The applicant complains under Article 6 of the Convention that his right to a fair trial was violated due to the fact that the original search warrant was issued by a military judge.

The applicant complains under Article 8 of the Convention on account of the search carried out on his house and office.

The applicant complains under Article 1 Protocol No. 1 on account of the seizure and confiscation of his videotapes.

The applicant further complains under Article 13 of the Convention that no impartial and independent investigation was conducted into his allegations and that he could not obtain redress for his complaints.

THE LAW

1. The applicant complains under Article 8 of the Convention on account of the search carried out on his house and office.

The applicant complains under Article 1 Protocol No. 1 on account of the seizure and confiscation of his videotapes.

The applicant further complains under Article 13 of the Convention that no impartial and independent investigation was conducted into his allegations and that he could not obtain redress for his complaints under Articles 1 Protocol No. 1 and 8 of the Convention.

The Court considers that it cannot on the basis of the case file, determine the admissibility of this complaint and that it is therefore necessary, in accordance with Rule 54 § 3 (b) of the Rules of the Court, to give notice of this to the respondent Government.

2. The applicant complains under Articles 6 of the Convention that his right to a fair trial was violated due to the fact that the original search warrant was issued by a military judge.
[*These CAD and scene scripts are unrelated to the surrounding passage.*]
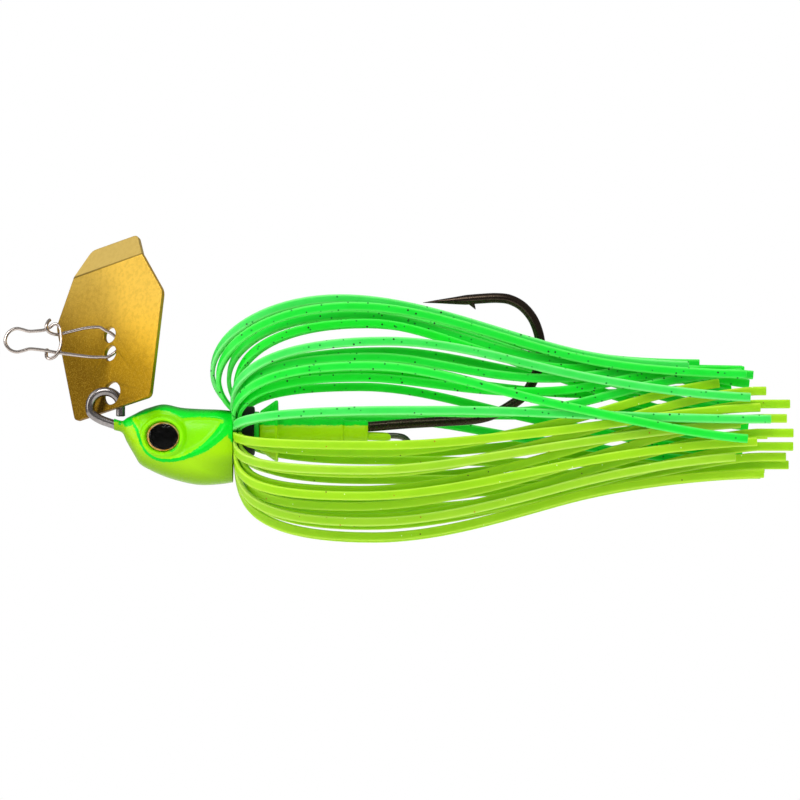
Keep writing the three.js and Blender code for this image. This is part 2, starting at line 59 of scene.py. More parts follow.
BLADE_AXIS_TILT = 17.8
BLADE_LEAN = 6.15
BLADE_REST = 53.0
SNAP_WIRE_R = 0.25
HOOK_R = 0.75
KEEPER_WIRE_R = 0.45
EYE = {"x": 23.6, "z": -14.2, "depth": 3.45, "yaw": 13, "foil_r": 2.35, "foil_t": 0.14, "dome_h": 0.95}

WAIST_X = 83
TAIL_X = 112
SHELL_CENTRE = (2.15, 1.35, 1.65)
ROOT_R = 3.24
ROOT_FIRST, ROOT_STEP = 9, 18
STRAND = {"root_w": 0.84, "width": 1.32, "root_t": 0.56, "thickness": 0.74}
# the two shells that the strands lie on: half height and half width at bulge, waist and tail, and the loops
# from the top down, as x of the bulge, forward reach and rise. Near and far strands share their loops.
# SHELL_CENTRE is how far the middle of both is over the axis at those three places
SHELLS = {
    "outer": {"root_x": 34.32, "bulge": (18.65, 12), "waist": (12.15, 9), "tail": (9.4, 8), "loops": (
        (50, 9.0, 6.5), (52, 7.0, 6.5), (57, 1.6, 5.5), (54, 0.8, 5.0), (60, 0.2, 4.0), (56, 0.0, 4.0),
        (54, 0.0, 5.0), (53, 0.0, 6.2), (54, 0.0, 6.7), (55, 0.0, 7.0),
    )},
    "inner": {"root_x": 35.06, "bulge": (16.3, 10), "waist": (10.4, 7), "tail": (7.4, 5.9), "loops": (
        (52, 5.0, 6.5), (54, 2.5, 6.0), (55, 0.8, 5.5), (53, 0.4, 4.5), (58, 0.0, 4.0), (55, 0.0, 4.0),
        (54, 0.0, 4.5), (53, 0.0, 5.5), (52, 0.0, 6.0), (54, 0.0, 6.5),
    )},
}
# one row per strand, from the top down: degrees round the shell at bulge, waist and tail, x of the end,
# (how far out of the shell it lies at waist and tail)
OUTER_NEAR = (
    (19, 27, 33, 102.0), (28, 33, 44, 110.5), (53, 52, 69, 111.0), (66, 79, 106, 110.5, 1.0),
    (87, 84, 89, 114.0), (103, 96, 77, 112.5, -1.0), (115, 108, 93, 109.5, -1.0),
    (129, 124, 111, 112.0, -0.5), (147, 143, 124, 108.8), (164, 163, 148, 113.2),
)
OUTER_FAR = (
    (19, 27, 27, 104.0), (28, 33, 37, 110.5), (58, 57, 47, 111.0), (70, 69, 58, 109.0),
    (89, 85, 74, 111.5), (108, 103, 89, 112.0), (120, 118, 104, 114.5), (134, 133, 120, 108.0),
    (152, 151, 135, 113.0), (169, 170, 151, 113.2),
)
INNER_NEAR = (
    (21, 28, -63, 108.5), (31, 39, -43, 111.5), (57, 51, -24, 112.0), (69, 63, -4, 110.5),
    (87, 77, 16, 110.0), (109, 90, 36, 106.5), (121, 103, 54, 113.5), (132, 116, 71, 117.0),
    (145, 130, 88, 116.5), (158, 145, 105, 117.5),
)
INNER_FAR = (
    (21, 36, 81, 108.5), (31, 50, 98, 111.5), (62, 76, 116, 112.0), (74, 92, 134, 110.5),
    (92, 108, 152, 110.0), (114, 126, 170, 106.5), (126, 140, 188, 113.5), (137, 154, 205, 117.0),
    (150, 168, 222, 116.5), (163, 183, 238, 117.5),
)


# ---- small maths ----
def clamp(x, low=0.0, high=1.0):
    return max(low, min(high, x))


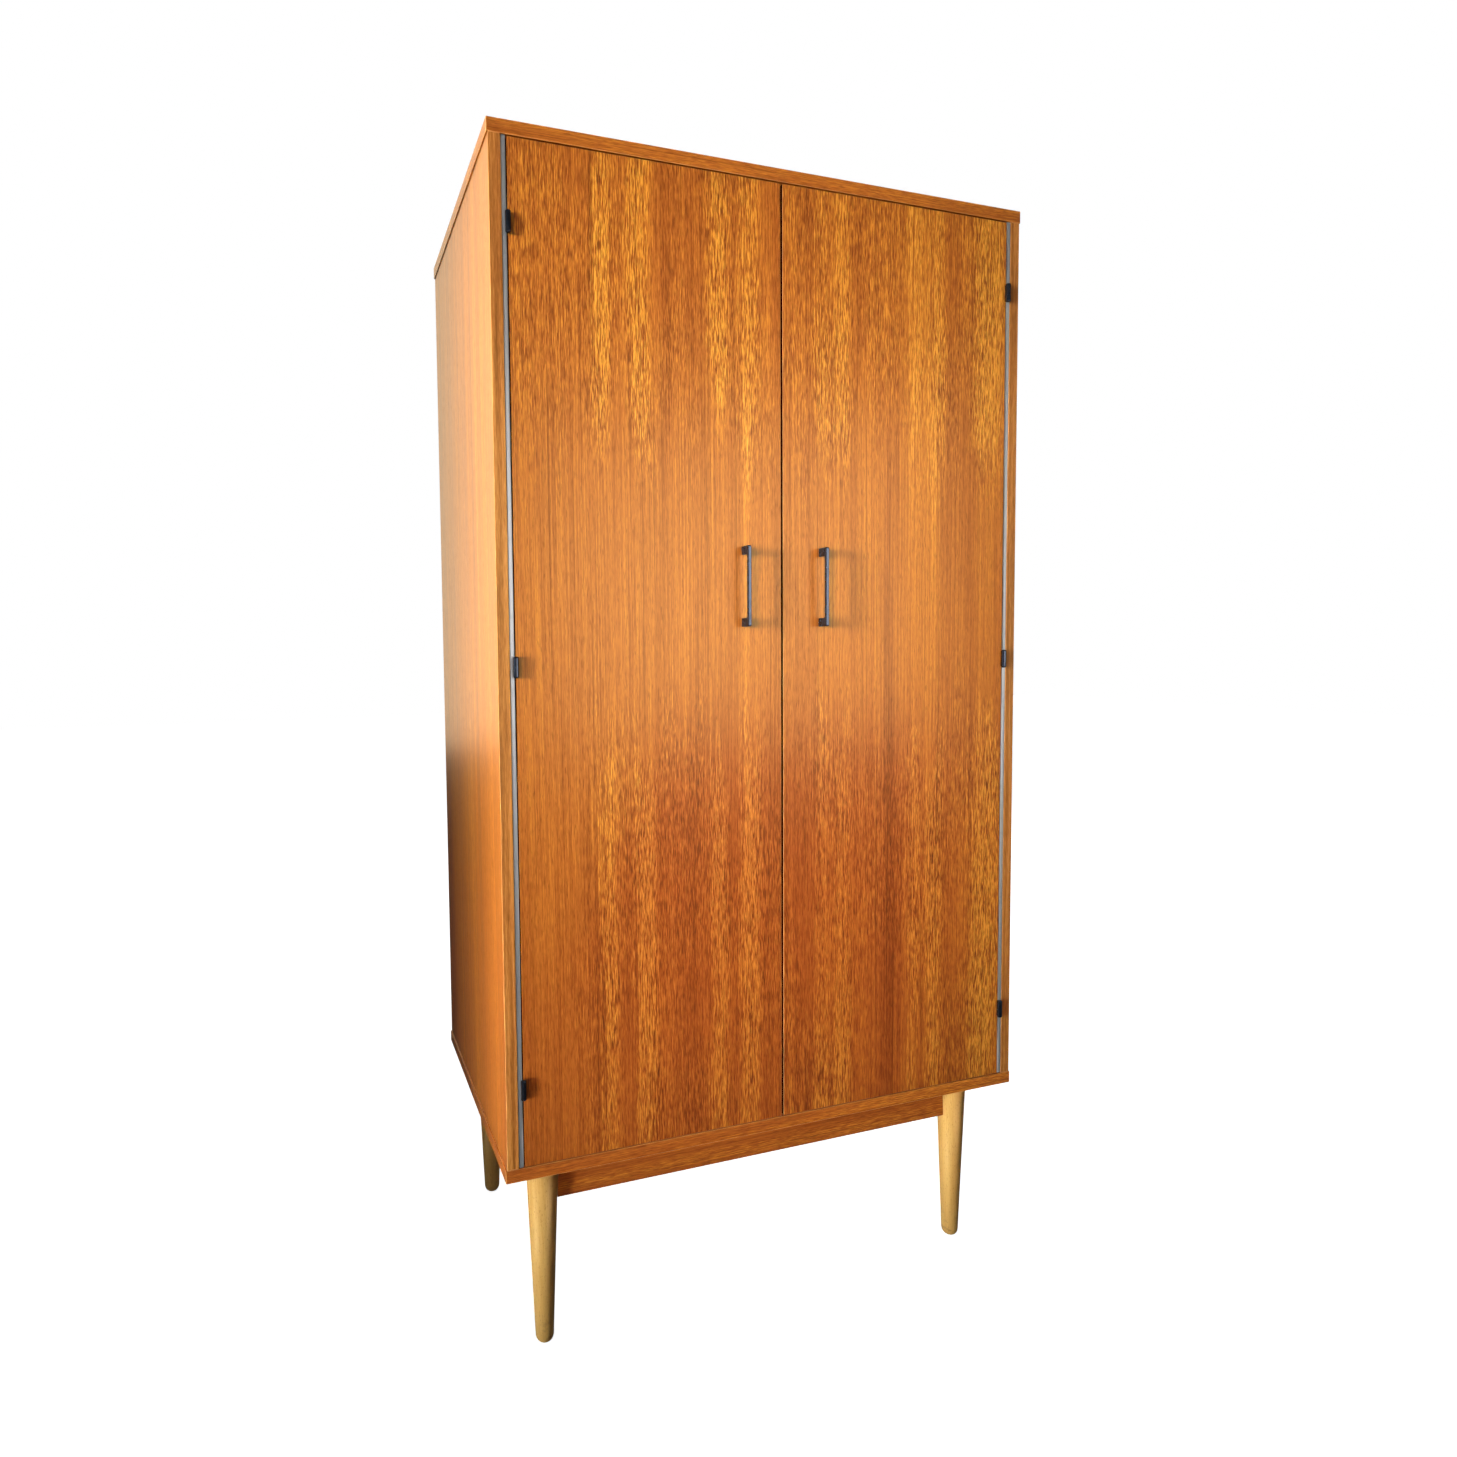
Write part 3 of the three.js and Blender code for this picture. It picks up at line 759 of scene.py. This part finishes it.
def slotted_screw(bm, matrix, radius, rise, slot_width, slot_depth, shank_radius, shank_length):
    """A screw with its head seated at z = 0. rise is how far the head stands proud.
    It is 0 for a countersunk one."""
    rim = rise * 0.4
    outline = [(0.0, -shank_length), (shank_radius, -shank_length)]
    if rise > 0:
        outline += [(shank_radius, 0.0), (radius, 0.0), (radius, rim)]
    else:
        outline += [(shank_radius, -slot_depth * 1.8), (radius, 0.0)]
    head = bmesh.new()
    revolve(head, outline + [(0.0, rim)], 32)

    def on_top():
        return [f for f in head.faces if all(abs(v.co.z - rim) < 1e-7 for v in f.verts)]

    bmesh.ops.dissolve_faces(head, faces=on_top())
    half = slot_width / 2
    for level in (-half, half):
        top = on_top()
        parts = top + list({e for f in top for e in f.edges}) + list({v for f in top for v in f.verts})
        bmesh.ops.bisect_plane(head, geom=parts, plane_co=(0.0, level, rim), plane_no=(0.0, 1.0, 0.0))
    strip = [f for f in on_top() if abs(f.calc_center_median().y) < half * 0.9]
    lands = [f for f in on_top() if f not in strip]
    for face in strip + lands:
        face.smooth = False
    if rise > 0:
        sloped = bmesh.ops.inset_region(head, faces=lands, thickness=radius * 0.28, depth=rise - rim)
        for face in sloped["faces"]:
            face.smooth = True
    pushed = bmesh.ops.extrude_face_region(head, geom=strip)["geom"]
    moved = [v for v in pushed if isinstance(v, bmesh.types.BMVert)]
    bmesh.ops.translate(head, verts=moved, vec=(0.0, 0.0, -slot_depth))
    bmesh.ops.delete(head, geom=[f for f in strip if f.is_valid], context="FACES")
    bmesh.ops.transform(head, matrix=matrix, verts=head.verts)
    scratch = bpy.data.meshes.new("scratch")
    head.to_mesh(scratch)
    head.free()
    bm.from_mesh(scratch)
    bpy.data.meshes.remove(scratch)


# ---------------------------------------------------------------- legs

LEG_SEGMENTS = 96
FOOT_ROUND_HEIGHT = 12 * MM
FOOT_FLAT_RADIUS = 6 * MM
FOOT_RADIUS = 14.6 * MM


def add_leg(node, material):
    low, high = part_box(node)
    middle = (low + high) / 2
    top_radius = (high.x - low.x) / 2
    steps = 14
    profile = [(0.0, low.z)]
    for step in range(steps + 1):
        angle = math.pi / 2 * step / steps
        radius = FOOT_FLAT_RADIUS + (FOOT_RADIUS - FOOT_FLAT_RADIUS) * math.sin(angle)
        profile.append((radius, low.z + FOOT_ROUND_HEIGHT * (1 - math.cos(angle))))
    profile += [(top_radius, high.z), (0.0, high.z)]
    bm = bmesh.new()
    revolve(bm, profile, LEG_SEGMENTS, Matrix.Translation((middle.x, middle.y, 0.0)))
    replace_node(node, bm, material, "_turned")


# ---------------------------------------------------------------- hinges

HINGE_Y = -257.6 * MM
HINGE_X = 429.25 * MM
LEAF_OFFSET = 0.75 * MM          # from the pin's axis to a leaf's near face
LEAF_THICKNESS = 1.2 * MM
LEAF_CLEAR = 4.4 * MM            # how far a leaf is cut back behind the other leaf's knuckle
FRAME_LEAF_REACH = 21.6 * MM     # from the pin's axis to a leaf's rear edge
DOOR_LEAF_REACH = 19.6 * MM
BARREL_RADIUS = 4.1 * MM
BORE_RADIUS = 2.0 * MM
PIN_RADIUS = 1.92 * MM
KNUCKLE_HALF = 4.35 * MM
KNUCKLE_GAP = 0.15 * MM
BARREL_HALF = 13.3 * MM
KNUCKLE_CHAMFER = 0.15 * MM
LEAF_CORNER = 1.6 * MM
LEAF_SCREW_LEVEL = 6.5 * MM
LEAF_HOLE_RADIUS = 2.95 * MM
LEAF_SCREW_BACK = {"frame": 14.1 * MM, "door": 13.1 * MM}
LEAF_SCREW_SUNK = 0.1 * MM
LEAF_SCREW = {
    "radius": 2.75 * MM,
    "rise": 0.0,
    "slot_width": 0.8 * MM,
    "slot_depth": 0.6 * MM,
    "shank_radius": 1.4 * MM,
    "shank_length": 13 * MM,
}
PIN_SHOULDER = BARREL_HALF + 0.1 * MM
PIN_DOME_HEIGHT = 2.2 * MM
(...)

The Court points out that the applicant was not “charged with a criminal offence”. In this respect, the Court considers that the applicant’s complaint under Article 6 is incompatible ratione materiae with the provisions of the Convention within the meaning of Article 35 § 3 of the Convention and must be rejected  under Article 34 § 4 thereof.

For these reasons, the Court unanimously

Decides to adjourn the examination of the applicant’s complaints concerning Articles 1 of Protocol No. 1 and 8 and 13 of the Convention;

Declares the remainder of the application inadmissible.